**Work to be completed:** Exact copies are required of the lines from the line containing "Model this object" through the final line of the listing, both included, and of no other lines.

CAD and scene scripts:
*****
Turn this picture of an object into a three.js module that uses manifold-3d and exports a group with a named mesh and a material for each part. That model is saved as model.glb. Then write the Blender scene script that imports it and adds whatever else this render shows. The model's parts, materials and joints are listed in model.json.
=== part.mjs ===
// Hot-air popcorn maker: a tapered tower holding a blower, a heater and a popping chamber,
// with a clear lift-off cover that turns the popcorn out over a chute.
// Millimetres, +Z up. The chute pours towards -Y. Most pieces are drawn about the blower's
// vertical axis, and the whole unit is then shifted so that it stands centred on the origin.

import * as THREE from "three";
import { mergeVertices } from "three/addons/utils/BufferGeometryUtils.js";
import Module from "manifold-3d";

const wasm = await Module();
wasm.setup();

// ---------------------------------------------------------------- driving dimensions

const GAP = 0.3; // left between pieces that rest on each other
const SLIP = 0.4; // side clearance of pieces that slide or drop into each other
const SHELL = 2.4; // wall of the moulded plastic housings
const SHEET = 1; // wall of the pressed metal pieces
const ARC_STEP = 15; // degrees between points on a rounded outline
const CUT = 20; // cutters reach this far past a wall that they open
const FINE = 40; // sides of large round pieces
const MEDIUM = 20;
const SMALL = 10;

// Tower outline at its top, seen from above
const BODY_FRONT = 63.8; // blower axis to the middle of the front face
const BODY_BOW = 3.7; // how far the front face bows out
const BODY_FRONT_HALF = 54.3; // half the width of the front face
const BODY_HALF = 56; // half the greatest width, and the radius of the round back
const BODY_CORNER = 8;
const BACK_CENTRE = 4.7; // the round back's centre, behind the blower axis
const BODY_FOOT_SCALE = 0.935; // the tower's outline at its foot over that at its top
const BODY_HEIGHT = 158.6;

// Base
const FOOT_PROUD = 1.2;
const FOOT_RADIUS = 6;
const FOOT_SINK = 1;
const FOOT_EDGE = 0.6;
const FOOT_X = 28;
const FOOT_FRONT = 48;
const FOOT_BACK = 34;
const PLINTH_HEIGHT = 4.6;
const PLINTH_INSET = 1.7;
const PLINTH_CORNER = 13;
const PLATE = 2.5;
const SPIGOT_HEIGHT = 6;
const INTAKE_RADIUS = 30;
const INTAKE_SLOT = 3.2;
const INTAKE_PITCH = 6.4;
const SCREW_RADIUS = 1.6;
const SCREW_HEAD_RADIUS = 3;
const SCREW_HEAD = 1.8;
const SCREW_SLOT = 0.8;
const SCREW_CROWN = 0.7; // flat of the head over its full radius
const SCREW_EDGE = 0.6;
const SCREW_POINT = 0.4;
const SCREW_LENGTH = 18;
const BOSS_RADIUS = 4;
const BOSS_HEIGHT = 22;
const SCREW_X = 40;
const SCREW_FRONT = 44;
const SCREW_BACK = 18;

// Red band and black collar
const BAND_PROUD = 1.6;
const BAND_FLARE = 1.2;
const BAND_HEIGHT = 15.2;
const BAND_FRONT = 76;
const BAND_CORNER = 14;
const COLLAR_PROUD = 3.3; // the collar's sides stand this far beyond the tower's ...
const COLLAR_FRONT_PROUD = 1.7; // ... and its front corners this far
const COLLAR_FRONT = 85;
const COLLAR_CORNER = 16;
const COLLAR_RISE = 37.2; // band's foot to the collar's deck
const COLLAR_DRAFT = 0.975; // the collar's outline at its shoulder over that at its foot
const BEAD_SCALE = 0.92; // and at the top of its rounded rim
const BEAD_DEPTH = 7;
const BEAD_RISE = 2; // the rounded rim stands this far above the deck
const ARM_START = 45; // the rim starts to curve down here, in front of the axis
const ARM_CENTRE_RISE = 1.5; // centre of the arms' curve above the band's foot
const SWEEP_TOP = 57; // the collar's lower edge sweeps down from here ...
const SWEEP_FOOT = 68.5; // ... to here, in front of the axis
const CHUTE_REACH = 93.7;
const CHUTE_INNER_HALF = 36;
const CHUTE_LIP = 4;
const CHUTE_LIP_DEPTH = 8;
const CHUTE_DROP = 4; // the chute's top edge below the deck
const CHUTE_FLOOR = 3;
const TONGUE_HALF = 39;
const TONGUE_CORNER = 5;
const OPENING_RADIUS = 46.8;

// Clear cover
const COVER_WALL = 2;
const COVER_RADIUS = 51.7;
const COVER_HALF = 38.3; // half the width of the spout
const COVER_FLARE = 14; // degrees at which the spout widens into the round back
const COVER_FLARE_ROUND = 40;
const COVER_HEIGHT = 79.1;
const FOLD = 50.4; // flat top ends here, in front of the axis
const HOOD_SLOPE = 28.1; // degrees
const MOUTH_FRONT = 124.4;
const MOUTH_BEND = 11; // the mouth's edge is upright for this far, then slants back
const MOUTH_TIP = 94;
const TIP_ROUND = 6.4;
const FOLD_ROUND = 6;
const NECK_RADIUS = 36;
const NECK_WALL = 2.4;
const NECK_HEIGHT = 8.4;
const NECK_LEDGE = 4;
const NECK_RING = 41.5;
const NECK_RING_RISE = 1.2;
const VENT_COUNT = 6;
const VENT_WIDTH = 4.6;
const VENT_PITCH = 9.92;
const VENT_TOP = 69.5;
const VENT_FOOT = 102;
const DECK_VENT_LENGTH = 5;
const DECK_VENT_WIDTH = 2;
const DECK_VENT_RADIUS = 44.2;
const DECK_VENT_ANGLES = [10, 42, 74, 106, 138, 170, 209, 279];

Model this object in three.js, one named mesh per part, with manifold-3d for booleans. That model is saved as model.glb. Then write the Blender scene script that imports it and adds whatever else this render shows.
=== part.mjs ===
*****
**Right answer:**
Model this object in three.js, one named mesh per part, with manifold-3d for booleans. That model is saved as model.glb. Then write the Blender scene script that imports it and adds whatever else this render shows.
=== part.mjs ===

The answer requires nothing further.